Monday, May 21, 2012 12:36 PM IST

Superbug to feast on medical visas?

Last Updated : 17 Aug 2010 08:16:37 AM IST

CHENNAI: With reports of the NDM-1 superbug getting stronger every day, India’s business from medical tourism looks set to take a serious dip, as per medical consultants and hospitals. If that turns out to be true, Tamil Nadu probably will take the biggest beating as its capital has been the city that hosts maximum number of medical visas.

The average number of medical visa cases that Chennai receives a month is 600, which is double the corresponding figure in metros like Delhi and Mumbai. In the case of Bangalore, it is 400.

A senior health department official says that all international patients should come under the 2005-initiated concept of medical visa, but a majority of them come in through the tourist visa and then get themselves admitted for treatment. “A tourist visa is easier to get than a medical visa,” he points out. In fact, a round-up survey shows that many hospitals are unaware of these visa rules.

Dr Mahesh Vakamudi, COO of the Sri Ramachandra Medical College, says his establishment is fearing the onset of a huge growth curb. This, when the number of international patients at the college hospital already crossed 300 this year as against 365 treated last year. “The figures were set to double this year, but the international media is hyping up the superbug issue in a way that our medical tourists figures will slow down for some time before the damaging reports die. In fact, I have been getting calls from my friends in the US to verify the truth behind the superbug report,” he adds.

Medical tourism as a concept started taking shape in our country 2005 by when there was a general awareness about India’s ace medical scene among foreigners.
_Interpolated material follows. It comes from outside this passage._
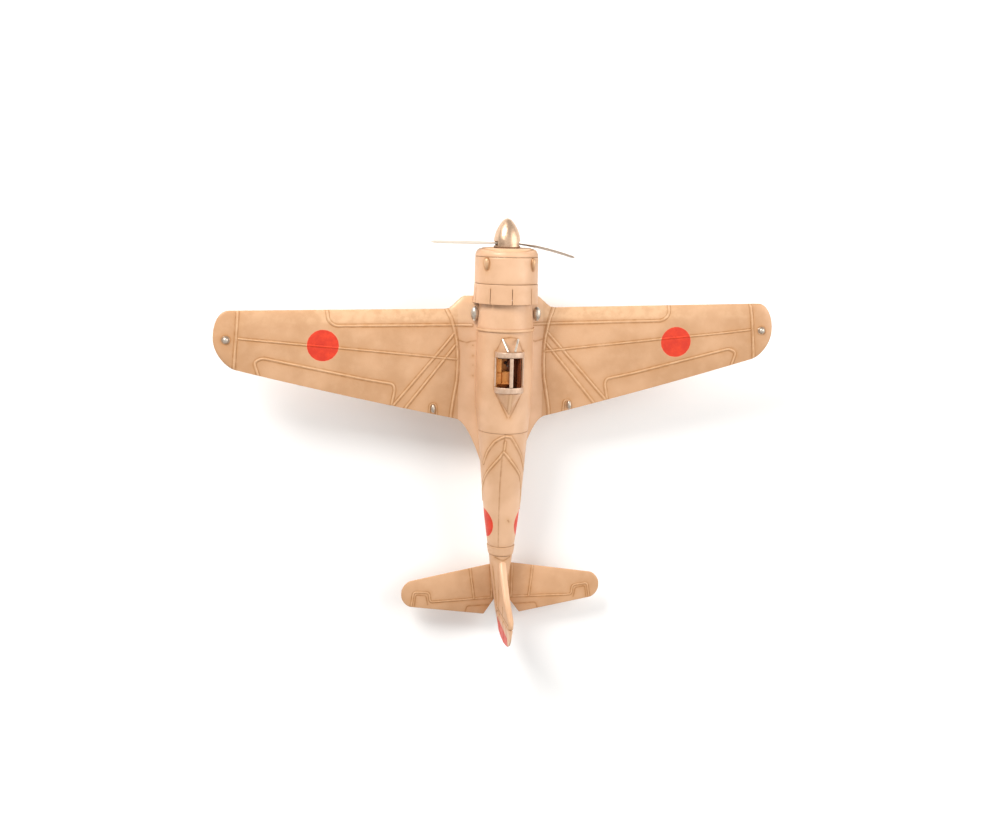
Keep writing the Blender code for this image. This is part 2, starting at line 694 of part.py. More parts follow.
def dome(name, centre, size, material):
    """Upper half of an ellipsoid."""
    work = bmesh.new()
    bmesh.ops.create_uvsphere(work, u_segments=12, v_segments=8, radius=0.5)
    everything = work.verts[:] + work.edges[:] + work.faces[:]
    bmesh.ops.bisect_plane(work, geom=everything, plane_co=(0, 0, 0), plane_no=(0, 0, -1),
                           clear_outer=True)
    bmesh.ops.holes_fill(work, edges=[edge for edge in work.edges if edge.is_boundary])
    shape = Matrix.Translation(centre) @ Matrix.Diagonal((size[0], size[1], 2 * size[2], 1.0))
    bmesh.ops.transform(work, matrix=shape, verts=work.verts)
    bmesh.ops.recalc_face_normals(work, faces=work.faces)
    return place(name, mesh_from(name, work), material)


def build_lamps():
    lamps = (("tip_lamp", 0.2011, 0.0672, 0.0026, (0.0060, 0.0060, 0.0022)),
             ("root_lamp", 0.0517, 0.1225, 0.0020, (0.0034, 0.0066, 0.0016)))
    for side, sign in (("left", 1), ("right", -1)):
        for name, x, station, rise, size in lamps:
            dome(f"{name}_{side}", (sign * x, station, wing_height(x) + rise), size, SILVER)


# ---------------------------------------------------------------- tail surfaces

def build_stabilizers(clearance):
    spans = [0.0060, 0.0090, 0.0140, 0.0300, 0.0500, 0.0680, 0.0715, 0.0740, 0.0762, 0.0774]
    for side, sign in (("left", 1), ("right", -1)):
        rings = []
        for x in [STABILIZER_ROOTS[side], *spans]:
            front = 0.2450 + (x - 0.0090) * 0.171
            rear = 0.2849 - (x - 0.0140) * 0.155
            if x < 0.0140:
                rear = 0.2849 - (0.0140 - x) * 1.4
            if x > 0.0700:
                middle = 0.2660
                keep = math.sqrt(1.0 - ((x - 0.0700) / (STABILIZER_TIP - 0.0700)) ** 2)
                front = middle - (middle - front) * keep
                rear = middle + (rear - middle) * keep
            half = 0.0019 - 0.0010 * x / STABILIZER_TIP
            rings.append(blade_ring(x, sign, front, rear, STABILIZER_HEIGHT, half))
        name = f"stabilizer_{side}"
        cut(place(name, loft(name, rings), CREAM), clearance)


def upright_ring(z, front, rear, half_front, half_rear):
    """A closed rib of the fin or rudder at height z, round at the front."""
    ring = []
    for turn in np.linspace(-90.0, 90.0, 7):
        a = math.radians(turn)
        nose = front + half_front * (1.0 - math.cos(a))
        ring.append(Vector((half_front * math.sin(a), nose, z)))
    ring += [Vector((half_rear, rear, z)), Vector((-half_rear, rear, z))]
    return ring


def build_fin(clearance):
    outline = ((0.0040, 0.2352), (0.0090, 0.2357), (0.0140, 0.2390), (0.0220, 0.2495), (0.0330, 0.2598),
               (0.0430, 0.2662), (0.0485, 0.2696), (0.0518, 0.2722), (FIN_TOP, 0.2755))
    rings = []
    for z, front in outline:
        half = FIN_HALF * (1.0 - 0.27 * z / FIN_TOP)
        rings.append(upright_ring(z, front, HINGE_STATION - 0.0002, half, half * 0.85))
    cut(place("fin", loft("fin", rings), CREAM), clearance)


def build_rudder():
    outline = ((-0.0010, 0.2905), (0.0060, 0.2955), (0.0150, 0.2978), (0.0280, 0.2984), (0.0400, 0.2966),
               (0.0475, 0.2930), (0.0518, 0.2880), (FIN_TOP, 0.2840))
    rings = []
    for z, rear in outline:
        half = FIN_HALF * (0.85 - 0.23 * z / FIN_TOP)
        rings.append(upright_ring(z, HINGE_STATION + 0.0004, rear, half, 0.0005))
    place("rudder", loft("rudder", rings), CREAM)


# ---------------------------------------------------------------- undercarriage

def build_wheel(name, tyre_name, centre, radius, width):
    """A hub with a bore and a rounded tyre, turning about X."""
    axle = new_empty(f"{name}_axis", AIRFRAME, centre)
    half = width / 2
    rim = radius * 0.60 if tyre_name else radius + 0.0002
    bore = AXLE_RADIUS + GAP
    face = [(bore, half), (rim * 0.45, half), (rim * 0.60, half * 0.55), (rim * 0.85, half * 0.55),
            (rim - 0.0002, half * 0.8)]
    back = [(radial, -height) for radial, height in reversed(face)]
    turned(name, face + back, SILVER, axle, axis="port", steps=16)
    if tyre_name:
        inner = rim + 0.0002
        round_part = [(inner + (radius - inner) * math.sin(a) ** 0.7, half * math.cos(a))
                      for a in np.linspace(0.12, math.pi - 0.12, 7)]
        turned(tyre_name, round_part, RUBBER, axle, axis="port", steps=24)


def tail_axle_height():
    """Height that lets the tail wheel touch the ground at the standing angle."""
    run = TAIL_AXLE_STATION - AXLE_STATION
    drop = TAIL_WHEEL_RADIUS - WHEEL_RADIUS
    return AXLE_HEIGHT + (drop + run * math.sin(GROUND_ANGLE)) / math.cos(GROUND_ANGLE)


def build_main_gear():
    for side, sign in (("left", 1), ("right", -1)):
        wheel_x = sign * WHEEL_TRACK
        build_wheel(f"wheel_hub_{side}", f"tyre_{side}", (wheel_x, AXLE_STATION, AXLE_HEIGHT),
                    WHEEL_RADIUS, WHEEL_WIDTH)
        leg_x = wheel_x + sign * (WHEEL_WIDTH / 2 + 0.0028)
        top = Vector((leg_x, AXLE_STATION - 0.0010, wing_height(leg_x) - 0.0048))
        foot = Vector((leg_x, AXLE_STATION, AXLE_HEIGHT))
        name = f"gear_leg_{side}"
        leg = place(name, rod_mesh(name, top, foot - Vector((0.0, 0.0, 0.0020)), 0.0018), SILVER)
        collars = (("flange", 0.0012, 0.0, 0.0042), ("sleeve", 0.0150, 0.0004, 0.0026))
        for label, start, end, radius in collars:
            name = f"gear_{label}_{side}"
            collar = rod_mesh(name, top - Vector((0.0, 0.0, start)), top - Vector((0.0, 0.0, end)), radius,
                              sides=16)
            cut(leg, place(name, collar, None), "UNION")
        reach = Vector((0.0030, 0.0, 0.0))
        socket = rod_mesh(f"axle_socket_{side}", foot - reach, foot + reach, AXLE_RADIUS + GAP)
        cut(leg, place(f"axle_socket_{side}", socket, None))
        inner_end = Vector((wheel_x - sign * (WHEEL_WIDTH / 2 + 0.0008), AXLE_STATION, AXLE_HEIGHT))
        axle = rod_mesh(f"axle_{side}", inner_end, foot + sign * 0.8 * reach, AXLE_RADIUS)
        place(f"axle_{side}", axle, SILVER)


def build_tail_gear():
    height = tail_axle_height()
    centre = Vector((0.0, TAIL_AXLE_STATION, height))
    build_wheel("tail_wheel", None, centre, TAIL_WHEEL_RADIUS, TAIL_WHEEL_WIDTH)
    side_gap = TAIL_WHEEL_WIDTH / 2 + 0.0006
    leg_station = TAIL_AXLE_STATION - 0.0040
    _, half_height, middle = fuselage_size(leg_station)
    leg = rod_mesh("tail_leg", (0.0, leg_station, middle - half_height - 0.0004),
                   (0.0, leg_station + 0.0018, height + 0.0078), 0.0016)
    leg = place("tail_leg", leg, SILVER)
    crown = box_mesh("fork_crown", (2 * side_gap + 0.0020, 0.0030, 0.0014), (0.0, 0.2612, height + 0.0072))
    cut(leg, place("fork_crown", crown, None), "UNION")
    for side, sign in (("left", 1), ("right", -1)):
        x = sign * (side_gap + 0.0005)
        tine = box_mesh(f"fork_tine_{side}", (0.0010, 0.0034, 0.0094), (x, 0.2622, height + 0.0030))
        cut(leg, place(f"fork_tine_{side}", tine, None), "UNION")
    reach = Vector((side_gap + 0.0016, 0.0, 0.0))
    hole = rod_mesh("tail_axle_hole", centre - 2 * reach, centre + 2 * reach, AXLE_RADIUS + GAP)
    cut(leg, place("tail_axle_hole", hole, None))
    place("tail_axle", rod_mesh("tail_axle", centre - reach, centre + reach, AXLE_RADIUS), SILVER)


# ---------------------------------------------------------------- assembly

def set_fuselage_askew():
    """Turn the fuselage and all that it carries about the up axis behind the cockpit."""
    body = new_empty("fuselage_axes")
    body.rotation_euler = (0.0, 0.0, ASKEW)
    body.location = (ASKEW_ABOUT * math.sin(ASKEW), ASKEW_ABOUT * (1.0 - math.cos(ASKEW)), 0.0)
    for thing in [*PARTS.objects, *CUTTERS.objects]:
        if thing.parent == AIRFRAME and not thing.name.startswith(SQUARE_PIECES):
            thing.parent = body
    body.parent = AIRFRAME


def stand_on_ground():
    """Tip the airframe nose up, then put the bottom centre of its box at the origin."""
    AIRFRAME.rotation_euler = (-GROUND_ANGLE, 0.0, 0.0)
    depsgraph = bpy.context.evaluated_depsgraph_get()
    corners = []
    for piece in PARTS.objects:
        if piece.type == "MESH":
            ready = piece.evaluated_get(depsgraph)
            corners += [ready.matrix_world @ vertex.co for vertex in ready.data.vertices]
    low = Vector([min(corner[axis] for corner in corners) for axis in range(3)])
    high = Vector([max(corner[axis] for corner in corners) for axis in range(3)])
    AIRFRAME.location = (-(low.x + high.x) / 2, -(low.y + high.y) / 2, -low.z)


def build():
    clearance = fuselage_cutter()
    hub = new_empty("propeller_axis", AIRFRAME)
    build_spinner(hub)
    build_propeller(hub)
    build_shaft(hub)
    build_cowl()
    build_blisters()
    build_engine()
    build_firewall()
    build_exhausts()
    build_front_fuselage()
    build_fuselage_band()
    build_rear_fuselage()
    build_tail_band_and_cone()
    build_cockpit()
    build_canopy(clearance)
    build_wing_skins()
    build_wing_tips()
    build_fillets(clearance)
    build_spar()
    build_lamps()
    build_stabilizers(clearance)
    build_fin(clearance)
    build_rudder()
    build_main_gear()
    build_tail_gear()
    set_fuselage_askew()
    stand_on_ground()


build()
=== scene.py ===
"""Looks for the pressed-metal propeller plane model.

Shapes are worked out in the airframe's own axes, in millimetres: x to the port
wing, y aft from the propeller disc (a station), z up. place_points() carries
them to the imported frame. Each surface is a fine grid whose beads, grooves and
brown wash come from lines drawn on that surface.
"""
import json
import math

import bmesh
import bpy
import numpy as np
from mathutils import Matrix, Vector


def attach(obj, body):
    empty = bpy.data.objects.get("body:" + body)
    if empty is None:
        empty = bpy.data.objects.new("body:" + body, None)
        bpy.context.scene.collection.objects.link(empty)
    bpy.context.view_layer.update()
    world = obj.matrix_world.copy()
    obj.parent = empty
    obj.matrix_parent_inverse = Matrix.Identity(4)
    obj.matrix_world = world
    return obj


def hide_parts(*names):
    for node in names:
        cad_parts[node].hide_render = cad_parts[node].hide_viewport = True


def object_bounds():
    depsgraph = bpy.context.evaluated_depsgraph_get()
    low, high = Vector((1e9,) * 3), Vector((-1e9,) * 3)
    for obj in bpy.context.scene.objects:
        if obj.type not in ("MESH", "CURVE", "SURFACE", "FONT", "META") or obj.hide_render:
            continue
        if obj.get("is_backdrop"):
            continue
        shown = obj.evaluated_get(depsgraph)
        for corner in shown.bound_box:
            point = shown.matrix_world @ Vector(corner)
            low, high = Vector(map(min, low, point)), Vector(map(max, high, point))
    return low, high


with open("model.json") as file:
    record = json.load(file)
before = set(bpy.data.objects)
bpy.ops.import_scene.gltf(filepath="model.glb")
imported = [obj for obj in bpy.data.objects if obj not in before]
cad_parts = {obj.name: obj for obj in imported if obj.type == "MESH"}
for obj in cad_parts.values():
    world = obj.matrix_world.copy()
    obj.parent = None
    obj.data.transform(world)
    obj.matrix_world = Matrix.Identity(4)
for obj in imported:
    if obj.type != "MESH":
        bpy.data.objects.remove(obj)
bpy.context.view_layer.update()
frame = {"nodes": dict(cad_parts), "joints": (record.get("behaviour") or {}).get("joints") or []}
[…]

Soon, hospitals started practising a marketing initiative to rope in as many patients from abroad as possible. At about the same time, there also emerged the concept of ‘medical consultants’ with middlemen linking hospitals and international patients and providing them the end-to-end facility of arranging medical appointments, stay, pick-up and sightseeing.

Today, hospitals in India have made tie-ups through health ministries abroad, besides the Internet and local hospitals in those countries, so as to send international patients to India. Almost all the bigger private hospitals have an agreement with physicians and clinics in countries from which they see a steady stream of patients. Hospitals like MIOT take their marketing one step further by employing Arabic-speaking students who hang around at the Chennai Airport. They target passengers from the Middle East who come clueless about healthcare scenario in the city and take them in waiting MIOT cars. “I get pocket money,” says one such student.

There are now a barrage of consultants operating in the medical tourism business who have found websites registered with most common search terms like ‘medical tourism in India’ so that a simple Google search will lead even the uninitiated to these consultants’ websites. Sai Medi Services that hosts www.medicaltourism-india.in highlights how treatments in India are almost 75 per cent cheaper. Says the portal: “A dental implant will cost at least 75 per cent less in India as compared to the US. An MRI will cost about $60 in India and about $700 in the US. An open-heart surgery will cost just $4,500 in India as compared to $18,000 in the US. Cranio-facial surgery or a hip replacement costs about $4300 in an Indian hospital, while it may cost upwards of $13,000 in America. A kidney transplant can cost just 500 euros, while it may cost you about 8,500 euros in Britain.”

For a hospital like MIOT, a chunk of the revenue comes only from foreign patients, while the percentage revenue in this category is 20 for those like Apollo and 15 for SRMC. Hospitals like Frontier Lifeline see an average of 15 international patients per month, while it is four times the figure in Madras Medical Mission.

Apollo Hospitals, the prime mover of medicine in India and one that hosts the largest chunk of foreign patients through its set-ups across the country, is not willing to comment on the NMD-1 trails in India, citing that its top bosses are busy.

International tourists for medical purposes to India have been seeing significant growth. In fact, the country attracted an estimated one lakh medical tourists in 2005 as per a CII-McKinsey report, which predicted a 30 per cent growth rate. But, for now, the superbug has been a dampener.

Nakun Jain of Delhi-based Healthline India says they usually receive 20-30 queries a day from residents abroad, but lately the numbers have dropped by half.

Bharat Wankhede, CEO of Mumbai-based Med Access India, voices a similar concern. Wankhede’s firm was able to bring in 5,000 patients last year and had already brought almost 4,700 patients this year.